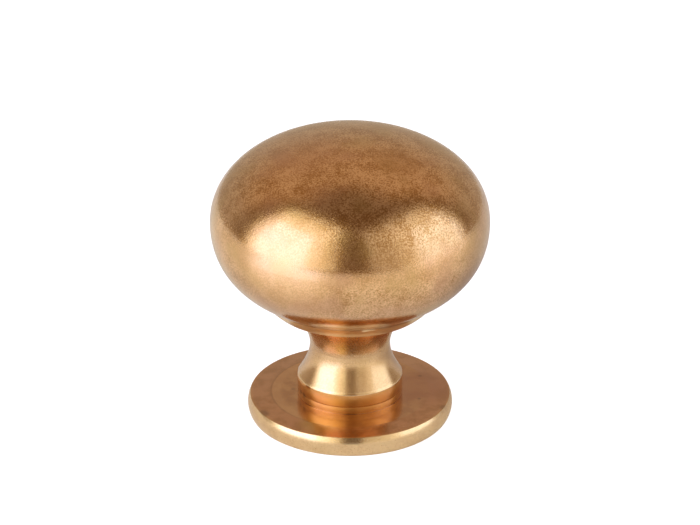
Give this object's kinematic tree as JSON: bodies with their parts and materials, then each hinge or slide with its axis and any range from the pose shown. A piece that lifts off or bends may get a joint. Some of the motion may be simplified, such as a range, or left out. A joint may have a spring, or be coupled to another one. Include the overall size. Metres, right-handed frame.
{
  "type": "cabinet knob",
  "caption": "Turned brass cabinet knob: a crowned mushroom head on a flared neck and round rose, with a blind tapped hole in its back.",
  "frame": {"origin": "centre of the rose's flat back, where it meets the door", "axes": "+Z along the turning axis, out of the door to the crown of the head; the knob is round, so +X and +Y are free"},
  "size_m": [0.038, 0.038, 0.041],
  "materials": {
    "aged_brass": "polished brass aged to a mottled brown gold, satin"
  },
  "bodies": {
    "root": {"knob": "aged_brass"}
  },
  "joints": []
}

* **PROBLEM DETAILS**
From the preceding material, extract every line exactly.

* **SOLUTION FOR THIS PROBLEM**
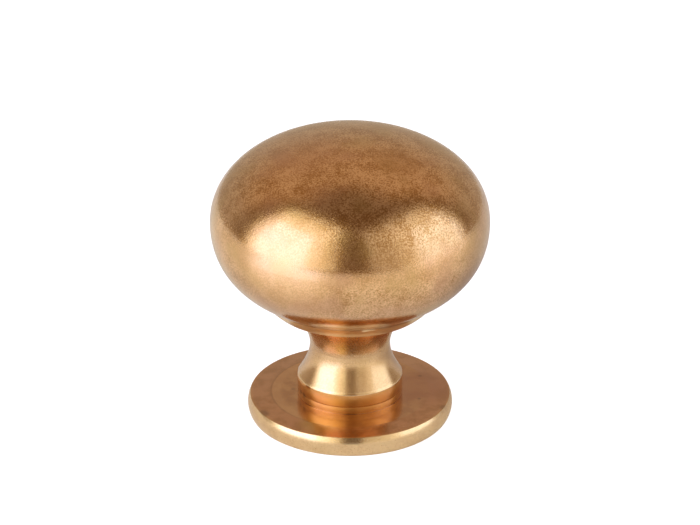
Give this object's kinematic tree as JSON: bodies with their parts and materials, then each hinge or slide with its axis and any range from the pose shown. A piece that lifts off or bends may get a joint. Some of the motion may be simplified, such as a range, or left out. A joint may have a spring, or be coupled to another one. Include the overall size. Metres, right-handed frame.
{
  "type": "cabinet knob",
  "caption": "Turned brass cabinet knob: a crowned mushroom head on a flared neck and round rose, with a blind tapped hole in its back.",
  "frame": {"origin": "centre of the rose's flat back, where it meets the door", "axes": "+Z along the turning axis, out of the door to the crown of the head; the knob is round, so +X and +Y are free"},
  "size_m": [0.038, 0.038, 0.041],
  "materials": {
    "aged_brass": "polished brass aged to a mottled brown gold, satin"
  },
  "bodies": {
    "root": {"knob": "aged_brass"}
  },
  "joints": []
}